I have setup a Pluscom (NAS-RDCS3282) USB nas to my local network. I have accessed the admin webpage via (either my macbook sv 10.5.6 or via my windows 7 pc) and setup the samba server as per instructions. This includes user accounts.

I have named the NAS Fileserver1 and have allocated this a static IP address, I can connect to Fileserver one via windows 7 using one of the smb accounts. 
However when i try to connect to the SMB server using my macbook (smb://ip_address) i get prompted for the username and password but each time I get the same message "You have entered an invalid username or password"...

I have checked the password to confirm the password is correct. I have tried an account with no password and i have tried disabling my routers firewall to see if it resolves the issue. - No Luck.........

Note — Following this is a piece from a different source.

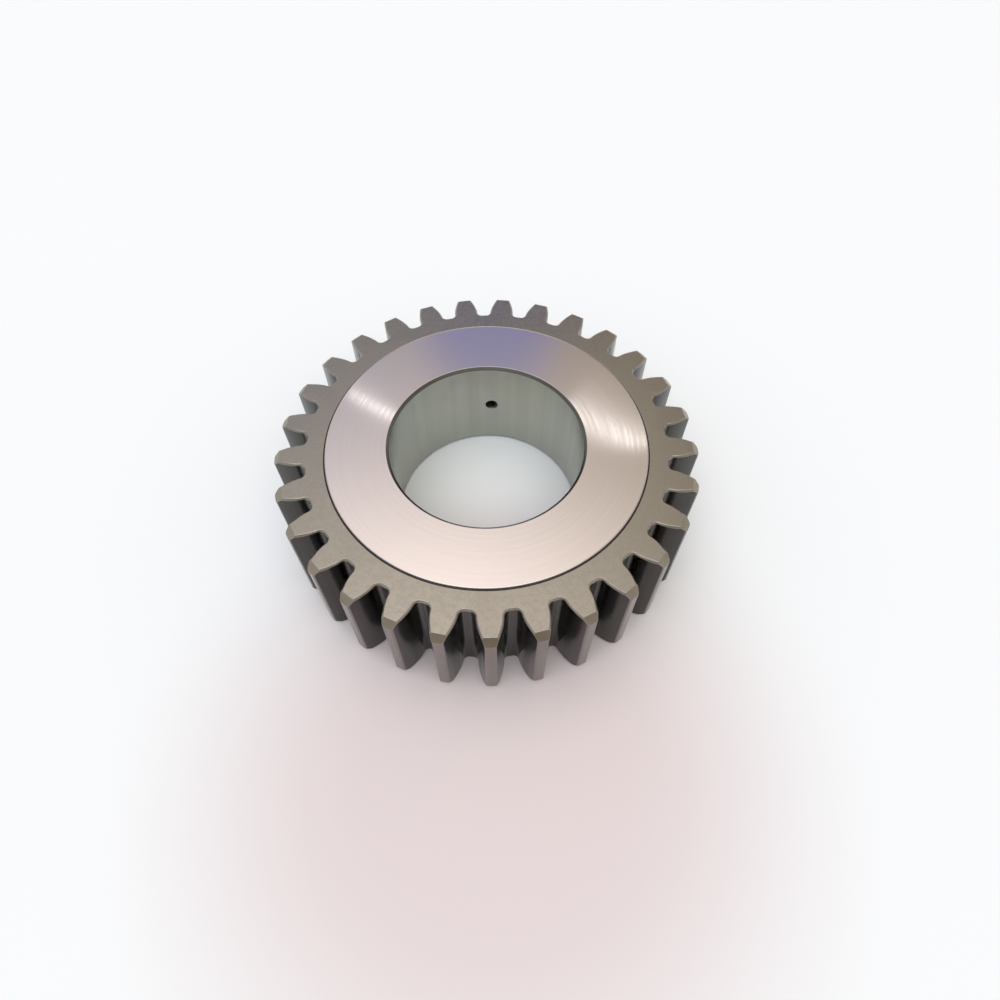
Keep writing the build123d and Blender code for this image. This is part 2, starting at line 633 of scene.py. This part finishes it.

Can anyone please advise on how how to get a firmware upgrade for the Pluscom Nas?

Any other help on the above would be greatly appreciated.....

Many Thanks

Iggle.


----------



## sinclair_tm (Mar 11, 2005)

To get firmware upgrades, you have to goto the site of the NAS's manufacture. Also, Macs have quirks with SMB, namely, if the target device you are trying to log onto has a guest account, or an account with no password, it will fail to connect. Every account must have a username and password. And I have found it works best if they are different then the ones used on the Mac.


----------



## igglepiggle (Nov 30, 2010)

Thanks for your response. Unfortunatley the Pluscom webadmin portal will not allow the guest account to be deleted. 

I disabled it and removed and folders associated with it, but it wont be deleted....

I have three user accounts (one being guest that is now disabled) and i have ensured each account has a password. I still get invalid password or username. 
the weird thing is this same account is granted via windows so i am certain i passing the correct details..

I feel a firmware upgrade is required. I will see if i can find the manufacture site for Pluscom and hopefully they will have a current firmware upgrade....


----------